The government is also considering raising the top rate of income tax from 45p to 50p - where Labour left it in 2010 - breaking a Conservative manifesto pledge.

That would be a drastic shift from the government's position just six weeks ago, when then-chancellor Kwasi Kwarteng announced he was scrapping the top rate of income tax.

Rishi Sunak going to Prime Minister's Questions on Wednesday
Rishi Sunak going to Prime Minister's Questions on Wednesday. Picture: Getty

It is unclear if the government will make this change, as it would only raise about £750 million a year.

A Conservative MP said Mr Sunak could raise the top rate of tax to ward off criticism of his own wealth.

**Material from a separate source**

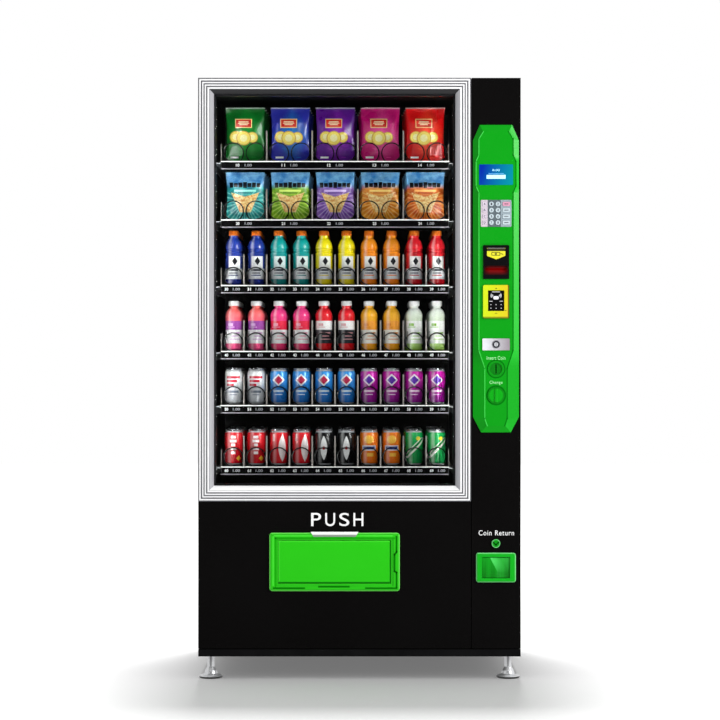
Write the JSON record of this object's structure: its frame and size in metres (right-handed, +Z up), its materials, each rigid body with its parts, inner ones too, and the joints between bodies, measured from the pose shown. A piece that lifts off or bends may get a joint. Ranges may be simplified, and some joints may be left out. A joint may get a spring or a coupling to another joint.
{
  "type": "snack vending machine",
  "caption": "Glass-front spiral vending machine with a hinged door, sliding trays, a control column, a push-in delivery flap and levelling feet.",
  "frame": {"origin": "middle of the footprint, at floor level", "axes": "+Z up, -Y towards the customer, +X to the customer's right"},
  "size_m": [1.04, 0.8, 1.94],
  "materials": {
    "black_paint": "satin powder coat",
    "gloss_black": "gloss enamel",
    "galvanised": "galvanised sheet",
    "steel": "brushed",
    "foot_chrome": "polished",
    "liner": "matt black moulding",
    "foam": "rigid foam",
    "fins": "mill finish",
    "dark_plastic": "moulded",
    "grey_plastic": "moulded",
    "silver_trim": "satin anodised",
    "glass": "clear",
    "seal": "matt",
    "lamp": "diffuser",
    "green_plastic": "gloss moulded",
    "yellow_plastic": "gloss moulded",
    "pale_plastic": "gloss moulded",
    "screen": "lit screen",
    "keypad_metal": "satin",
    "key_metal": "satin",
    "tray_paint": "satin powder coat",
    "spiral_wire": "coated wire",
    "snack_film": "printed film",
    "bottle": "clear moulded",
    "can": "printed can",
    "print": "printed label"
  },
  "bodies": {
    "cabinet": {"cabinet_shell": "black_paint", "base_frame": "black_paint", "levelling_feet": "foot_chrome", "inner_liner": "liner", "insulation_foam": "foam", "rear_panel": "galvanised", "tray_runners": "galvanised", "air_duct": "liner", "delivery_bin": "dark_plastic", "evaporator_unit": "dark_plastic", "compressor": "black_paint", "condenser": "fins", "fan_shroud": "dark_plastic", "control_box": "grey_plastic", "power_inlet": "dark_plastic", "hinge_brackets": "galvanised", "hinge_pins": "steel", "lock_strike": "galvanised"},
    "door": {"door_frame": "black_paint", "lower_panel": "gloss_black", "column_panel": "gloss_black", "window_trim": "silver_trim", "glass_outer": "glass", "glass_inner": "glass", "glazing_spacer": "dark_plastic", "door_gasket": "seal", "light_strips": "lamp", "control_fascia": "green_plastic", "display_screen": "screen", "keypad_plate": "keypad_metal", "bill_acceptor": "dark_plastic", "card_reader": "yellow_plastic", "lock_plate": "steel", "coin_slot": "green_plastic", "coin_mechanism": "dark_plastic", "coin_return_cup": "green_plastic", "delivery_bezel": "green_plastic", "push_tab": "pale_plastic"},
    "fan": {"condenser_fan": "dark_plastic"},
    "lock": {"lock_barrel": "steel", "lock_cam": "galvanised"},
    "knob": {"change_knob": "green_plastic"},
    "keys": {"keypad_keys": "key_metal"},
    "button": {"return_button": "green_plastic"},
    "coin_flap": {"coin_return_flap": "green_plastic"},
    "flap": {"delivery_flap": "green_plastic"},
    "tray_1": {"tray_1": "tray_paint"},
    "tray_2": {"tray_2": "tray_paint"},
    "tray_3": {"tray_3": "tray_paint"},
    "tray_4": {"tray_4": "tray_paint"},
    "tray_5": {"tray_5": "tray_paint"},
    "tray_6": {"tray_6": "tray_paint"},
    "spiral_1_left": {"spiral_row1_left": "spiral_wire"},
    "spiral_1_right": {"spiral_row1_right": "spiral_wire"},
    "packs_1": {"snack_packs_row1": "snack_film"},
    "spiral_2_left": {"spiral_row2_left": "spiral_wire"},
    "spiral_2_right": {"spiral_row2_right": "spiral_wire"},
    "packs_2": {"snack_packs_row2": "snack_film"},
    "spiral_3": {"spiral_row3": "spiral_wire"},
    "spiral_6": {"spiral_row6": "spiral_wire"}
  },
  "joints": [
    {"name": "door_swing", "type": "hinge", "parent": "cabinet", "child": "door", "pos_m": [-0.508, -0.33, 1.02], "axis": [0, 0, -1], "range_deg": [0, 105]},
    {"name": "fan_spin", "type": "hinge", "parent": "cabinet", "child": "fan", "pos_m": [0.1, 0.284, 0.182], "axis": [0, 1, 0], "continuous": true},
    {"name": "lock_turn", "type": "hinge", "parent": "door", "child": "lock", "pos_m": [0.44, -0.35, 1.0805], "axis": [0, 1, 0], "range_deg": [0, 90]},
    {"name": "knob_turn", "type": "hinge", "parent": "door", "child": "knob", "pos_m": [0.44, -0.39, 0.9165], "axis": [0, 1, 0], "range_deg": [0, 60], "stiffness_Nm_per_rad": 0.05},
    {"name": "keys_press", "type": "slide", "parent": "door", "child": "keys", "axis": [0, 1, 0], "range_m": [0, 0.0015], "stiffness_N_per_m": 600},
    {"name": "return_button_press", "type": "slide", "parent": "door", "child": "button", "axis": [0, 1, 0], "range_m": [0, 0.004], "stiffness_N_per_m": 400},
    {"name": "coin_flap_swing", "type": "hinge", "parent": "door", "child": "coin_flap", "pos_m": [0.44, -0.3855, 0.3915], "axis": [1, 0, 0], "range_deg": [0, 70]},
    {"name": "delivery_flap_swing", "type": "hinge", "parent": "door", "child": "flap", "pos_m": [-0.08, -0.3855, 0.446], "axis": [1, 0, 0], "range_deg": [0, 70]},
    {"name": "tray_row1_slide", "type": "slide", "parent": "cabinet", "child": "tray_1", "axis": [0, -1, 0], "range_m": [0, 0.1]},
    {"name": "tray_row2_slide", "type": "slide", "parent": "cabinet", "child": "tray_2", "axis": [0, -1, 0], "range_m": [0, 0.1]},
    {"name": "tray_row3_slide", "type": "slide", "parent": "cabinet", "child": "tray_3", "axis": [0, -1, 0], "range_m": [0, 0.1]},
    {"name": "tray_row4_slide", "type": "slide", "parent": "cabinet", "child": "tray_4", "axis": [0, -1, 0], "range_m": [0, 0.1]},
    {"name": "tray_row5_slide", "type": "slide", "parent": "cabinet", "child": "tray_5", "axis": [0, -1, 0], "range_m": [0, 0.1]},
    {"name": "tray_row6_slide", "type": "slide", "parent": "cabinet", "child": "tray_6", "axis": [0, -1, 0], "range_m": [0, 0.1]},
    {"name": "spiral_row1_turn", "type": "hinge", "parent": "tray_1", "child": "spiral_1_left", "pos_m": [-0.1175, 0.1, 1.7205], "axis": [0, 1, 0], "range_deg": [0, 360]},
    {"name": "spiral_row1_counter_turn", "type": "hinge", "parent": "tray_1", "child": "spiral_1_right", "pos_m": [-0.0445, 0.1, 1.7205], "axis": [0, 1, 0], "range_deg": [-360, 0]},
    {"name": "packs_row1_advance", "type": "slide", "parent": "tray_1", "child": "packs_1", "axis": [0, -1, 0], "range_m": [0, 0.07]},
    {"name": "spiral_row2_turn", "type": "hinge", "parent": "tray_2", "child": "spiral_2_left", "pos_m": [-0.1175, 0.1, 1.5275], "axis": [0, 1, 0], "range_deg": [0, 360]},
    {"name": "spiral_row2_counter_turn", "type": "hinge", "parent": "tray_2", "child": "spiral_2_right", "pos_m": [-0.0445, 0.1, 1.5275], "axis": [0, 1, 0], "range_deg": [-360, 0]},
    {"name": "packs_row2_advance", "type": "slide", "parent": "tray_2", "child": "packs_2", "axis": [0, -1, 0], "range_m": [0, 0.07]},
    {"name": "spiral_row3_turn", "type": "hinge", "parent": "tray_3", "child": "spiral_3", "pos_m": [-0.1187, 0.1, 1.3085], "axis": [0, 1, 0], "continuous": true},
    {"name": "spiral_row6_turn", "type": "hinge", "parent": "tray_6", "child": "spiral_6", "pos_m": [-0.1187, 0.1, 0.7085], "axis": [0, 1, 0], "continuous": true}
  ],
  "couplings": [
    {"joint": "spiral_row1_counter_turn", "follows": "spiral_row1_turn", "ratio": -1},
    {"joint": "packs_row1_advance", "follows": "spiral_row1_turn", "m_per_rad": 0.01114},
    {"joint": "spiral_row2_counter_turn", "follows": "spiral_row2_turn", "ratio": -1},
    {"joint": "packs_row2_advance", "follows": "spiral_row2_turn", "m_per_rad": 0.01114}
  ]
}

He said: "Rishi doesn't consider anything without asking 'how will this make me look?' A 50p tax rate will help him paint himself as no friend of the rich."

Meanwhile Mr Hunt is also considering allowing councils to raise their taxes independently, a move that many local authorities would welcome as they battle yawning chasms in their budgets.

But it would break another campaign promise for Mr Sunak, who said that councils would have to hold a referendum to raise their taxes over 2.99%.

Rishi Sunak and Jeremy Hunt at Mr Sunak's first Cabinet as PM
Rishi Sunak and Jeremy Hunt at Mr Sunak's first Cabinet as PM. Picture: Getty

It comes as ministers still refused to rule out scrapping the pensions triple lock - although a minister hinted yesterday that it could remain in place.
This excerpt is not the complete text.